The scale of Ho Chi Minh City after the merger opens up outstanding opportunities, while also creating an urgent need to reposition the city's brand in a clear, coherent, and convincing way in the minds of its citizens and the international community.
The administrative merger with Binh Duong and Ba Ria - Vung Tau in 2025 has ushered Ho Chi Minh City into an unprecedented phase of development. No longer a single city, Ho Chi Minh City is now a multi-polar megacity, converging the strengths of finance, industry, logistics, innovation, culture, and the maritime economy .
Administratively, after the merger, Ho Chi Minh City became the largest city in the country, with an area of over 6,700 km², a population of over 14 million people, and contributing nearly 25% of the national GDP. However, according to Associate Professor Giannina Warren (Senior Head of Professional Communication, RMIT University), mergers are not just a technical matter of redrawing boundaries, consolidating budgets, or restructuring the administrative apparatus. At a deeper level, it is a process of redefining a living space, a center of economic power, and a symbol of development.
According to Associate Professor Warren, cities are judged not only by their size or growth rate, but also by “what they represent.” Ultimately, a city is a “perceived system,” existing in people’s perceptions, emotions, and beliefs. The decisions of residents, investors, tourists, and international talent are based on data as well as the identity, values, and story that a place conveys.
Ho Chi Minh City currently covers an area of over 6,700 km² and has a population of over 14 million people. (Image: Pexels) For decades, Ho Chi Minh City, Binh Duong, and Ba Ria - Vung Tau developed with relatively distinct identities. Ho Chi Minh City was known as the dynamic commercial and service "heart"; Binh Duong as the country's industrial "engine"; and Ba Ria - Vung Tau as a crucial gateway and maritime economy. The merger has consolidated these areas under a single name, creating significant synergistic potential, but also raising a difficult question: What does Ho Chi Minh City truly represent today?
“Increased scale and complexity do not automatically mean that urban identity will form. On the contrary, without a clear positioning, megacities risk becoming bland, difficult to identify, difficult to remember, and even harder to trust, especially to those who do not live there,” said Associate Professor Warren.
For a long time, Ho Chi Minh City's image was primarily associated with tourism messages of dynamism, youthfulness, and vibrancy. These descriptions suited a city in transformation, but they lost their impact as the city aimed to become an international financial, logistics, and education hub.
The 2025 merger makes this problem even more urgent. “A megacity with multiple roles, from industry, finance, logistics to culture and innovation, will struggle to convey a clear message without a unifying ideological framework. Its enormous scale is significant, but meaning only emerges when the city knows how to tell its own story,” said Associate Professor Warren.

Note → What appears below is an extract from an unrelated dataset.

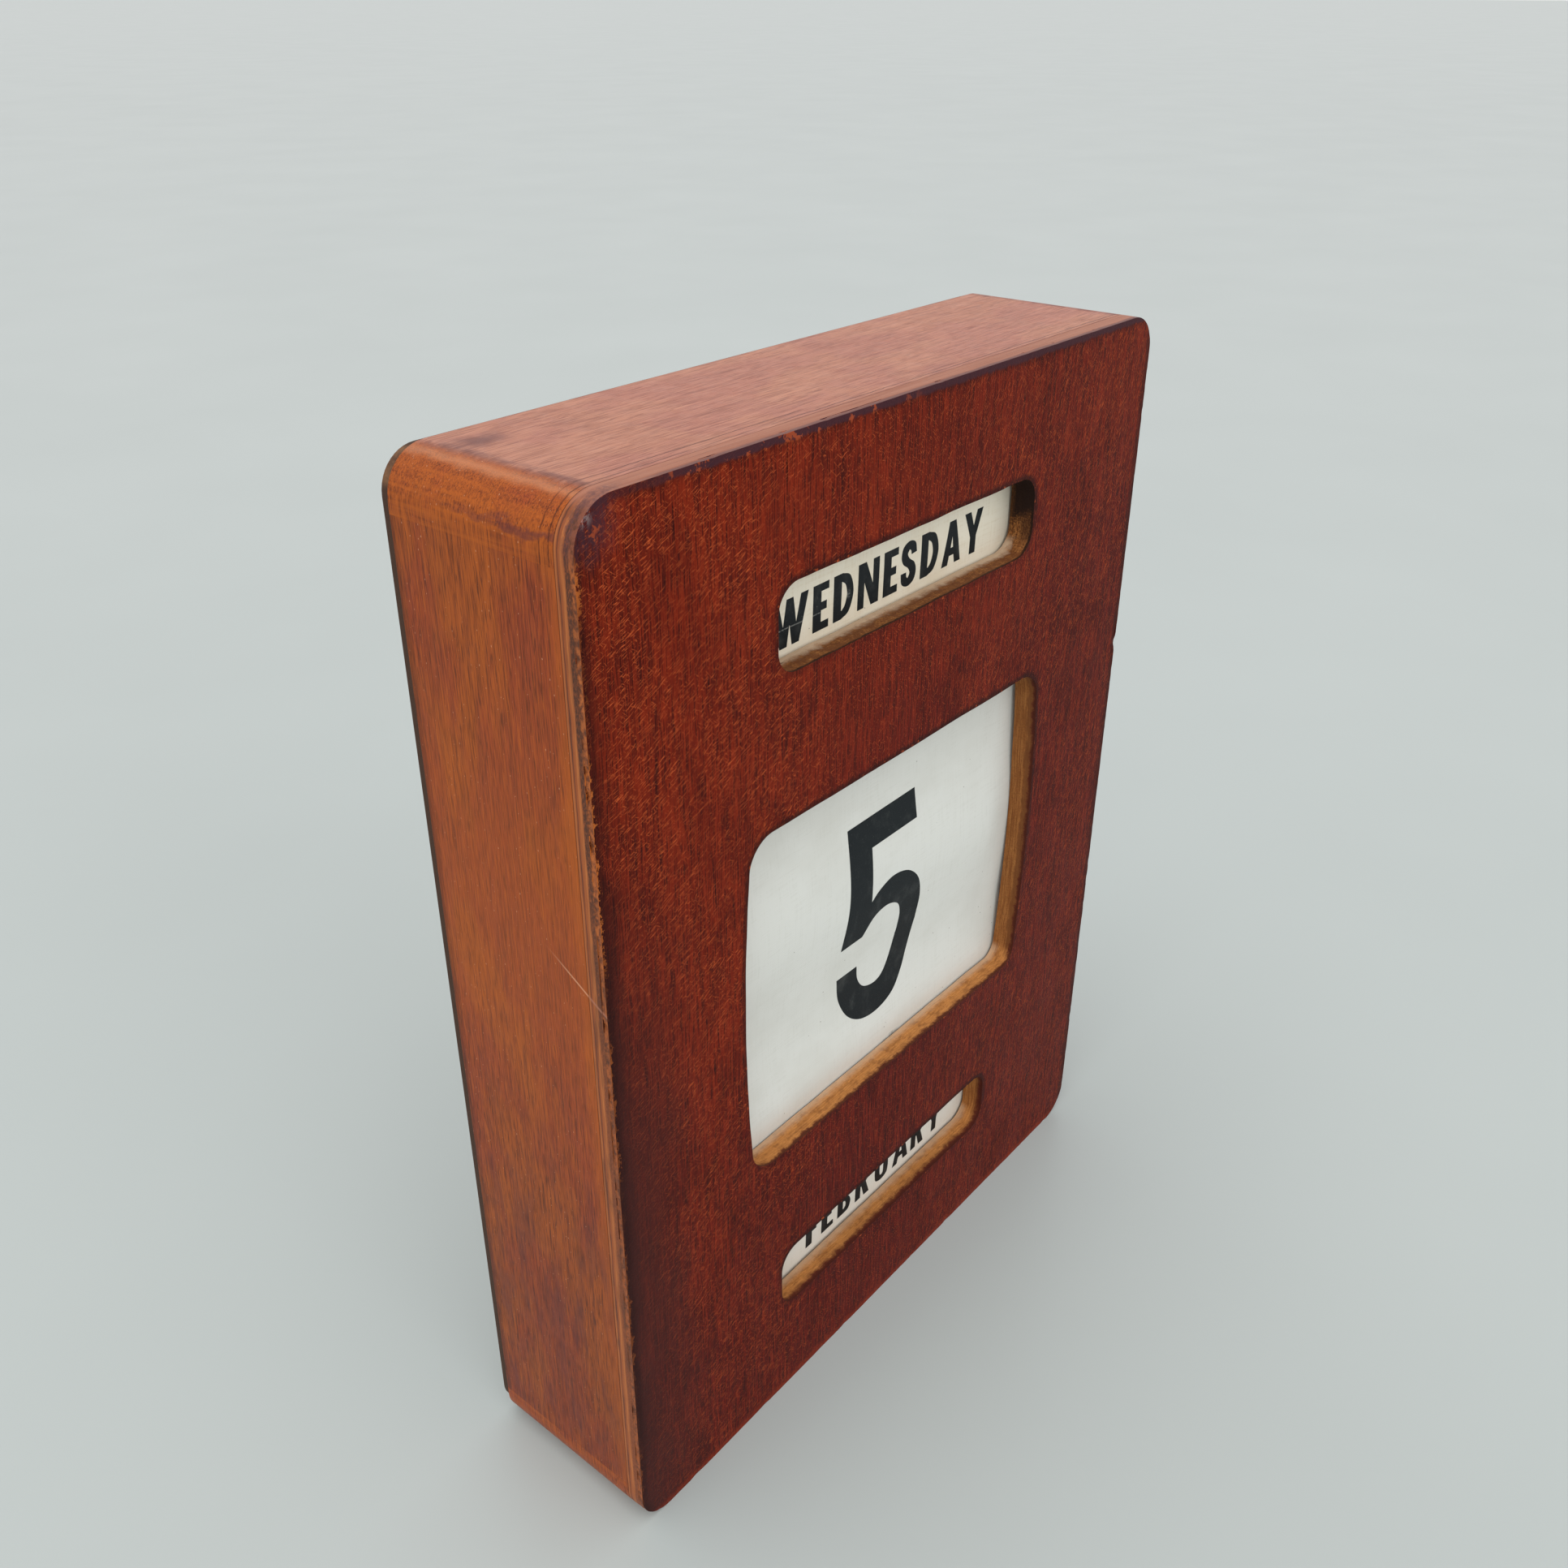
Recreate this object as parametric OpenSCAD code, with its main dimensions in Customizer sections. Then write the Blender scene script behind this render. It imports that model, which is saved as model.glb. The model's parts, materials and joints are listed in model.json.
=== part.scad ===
// Wooden perpetual desk calendar. Three printed bands for the day, the date and the month
// are each wound between two rollers behind a window of a shallow case, and are turned by
// knobs on the case's right-hand side.
// Frame: +X right, +Y back, +Z up. The origin is the middle of the case's underside.

/* [Case] */
// Width of the case, without the knobs
case_w = 200; // [180:1:260]
// Depth of the case, with its front and back panels
case_d = 52; // [46:1:90]
// Thickness of the top, bottom and side boards
board_t = 12; // [9:0.5:18]
// Thickness of the plywood front panel
front_t = 5; // [3:0.5:8]
// Thickness of the plywood lining glued behind the front panel, between the boards
lining_t = 1.6; // [0.8:0.1:2]
// Thickness of the hardboard back panel
back_t = 3; // [2.5:0.5:6]
// How far the back panel's edges stand in from the case's outside
back_inset = 1; // [0:0.5:4]
// Radius of the case's four outer corners, seen from the front
corner_r = 9.5; // [2:0.5:12]

/* [Windows] */
// Width of the day window
day_window_w = 96; // [60:1:130]
// Width of the month window
month_window_w = 94; // [60:1:130]
// Height of the day and month windows
name_window_h = 19.5; // [14:0.5:40]
// Corner radius of the day and month windows
name_window_r = 6; // [1:0.5:7]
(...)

According to Dr. Bui Quoc Liem, a lecturer in Professional Communication at RMIT University, functional diversity requires a new way of thinking about the city's identity. Instead of searching for a concise slogan for every context, Ho Chi Minh City needs to build a brand architecture based on a common "grand narrative."
This narrative must explain why different spaces are organically linked, all striving towards a shared future. If the merged areas feel merely as "administrative extensions," social cohesion and consensus will be difficult to achieve. Conversely, an inclusive identity that respects distinct roles will help the city send a consistent and credible message.
Associate Professor Giannina Warren (left) and Dr. Bui Quoc Liem (Photo: RMIT) According to Dr. Liem, the concept of city branding is often misunderstood. Many people still believe that branding is about designing logos, writing slogans, or implementing promotional campaigns. In reality, in the context of mergers, branding is closer to strategic coordination than to mere communication.
"A clear narrative helps government agencies, businesses, and communities all look in the same direction: from prioritizing infrastructure investment and shaping strategies to attract capital, to policies for retaining and attracting talent. Branding becomes a 'compass' for development, rather than just a decorative facade," he said.
Ho Chi Minh City leaders have begun to recognize this link in building a long-term brand strategy, aligned with the city's socio-economic development vision for 2030 and 2045. More importantly, there is growing recognition that branding is intertwined with institutional reform, governance quality, and the living experience of its citizens. An "open" city requires streamlined administrative procedures. A "livable" place needs efficient infrastructure and public services. An international financial center requires consistency, transparency, and high governance capacity.
According to RMIT experts, the cost of delaying brand repositioning is tangible. Communication will become fragmented and lack focus. People in newly merged areas may feel unfamiliar with the "city story." International partners may see the potential, but will struggle to grasp the essence and direction of development. And the opportunity to establish Ho Chi Minh City as a leading megacity in Southeast Asia may quietly slip away.
The administrative transformation is complete. The question now is whether the city can tell a new story, clear enough for the world to understand and compelling enough for its citizens to believe. The challenge ahead is not to construct a forced narrative, but to articulate coherently and convincingly what the city possesses: an urban area connecting industry with innovation, seaports with finance, culture with opportunity, and local strengths with global aspirations.